Nope! Neither of them have anything to do. Entire episodes go by with Travis saying nothing but the occasional status update. He’s the helmsman; surely it wouldn’t have been difficult to give him some cool lines during the show’s many space battles? Hoshi is treated even worse. She’s the ship’s translator, a super important job, but her few plot lines mostly focus on how she’s afraid of everything. In one episode, just for a change of pace, she’s sent on a mission to find a cake for Reed’s birthday while the ship is getting attacked by aliens. That’s how valued her character is.

Meanwhile, the show lavishes time on Captain Archer and Commander Tucker, mostly so they can be racist against Vulcans. It’s unclear why the writers thought they needed a story about Archer’s dog getting sick or Tucker getting mystically impregnated by an alien,* but they could have used that time to develop other characters instead.
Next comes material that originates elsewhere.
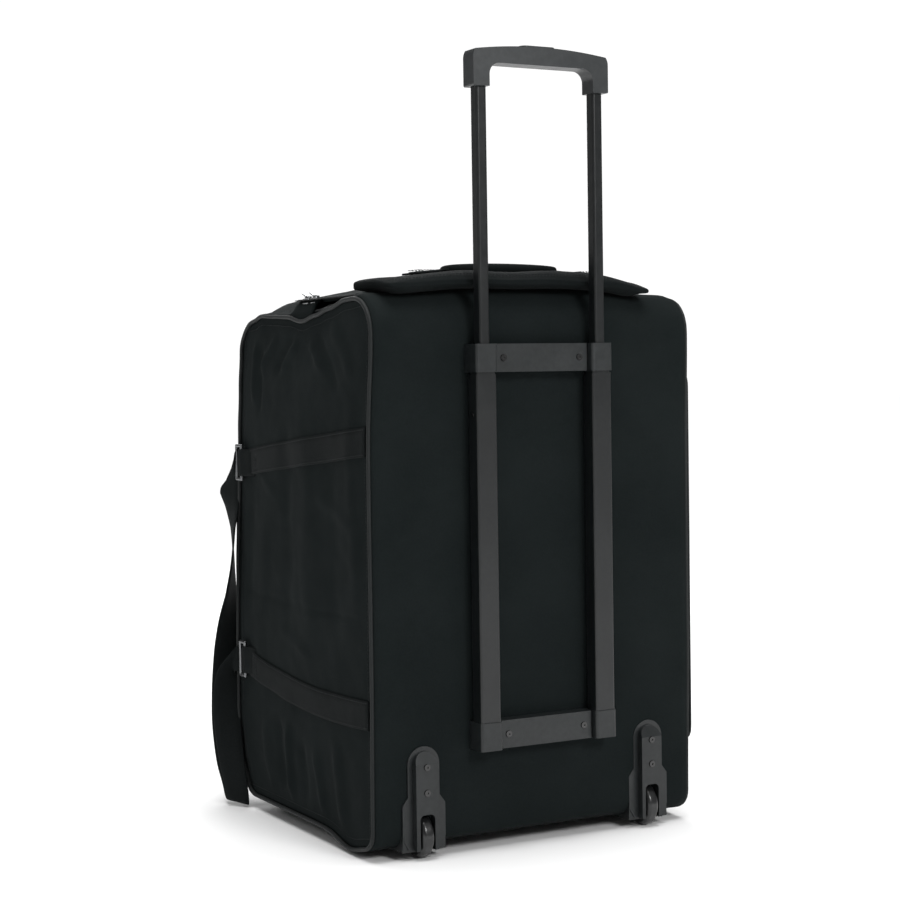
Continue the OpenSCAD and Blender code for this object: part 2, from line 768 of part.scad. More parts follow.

Even though Hoshi and Travis are in the main cast, they’re shoved so far into the background, you could sometimes be forgiven for thinking they were extras. Enterprise is an extreme example, but this problem is all too common. Including diverse characters is great, but they have to matter to the plot as well.

How to Avoid It

When you add more diverse characters to your story, make sure you’re actually interested in them. Travis and Hoshi got pushed aside because the writers were more invested in other characters. If you find yourself bored with the minority characters, there’s a very simple solution: Make them more central to the story.

Instead of trying to carve out diversity on the edges of your story, put it front and center. This is when switching the race, gender, sexuality, etc. of a main character or two can come in handy. If your story only has room for three characters, you don’t try to add in two minority characters over that limit. Instead, you make the original three more diverse.


None of us want to be racist, but that isn’t enough. We need to make a conscious effort to eliminate the racism that creeps into our stories unbeknownst. As with sexism, it isn’t a task we’ll accomplished overnight, but it’s something we’ve got to keep working on. Our stories will be better for it.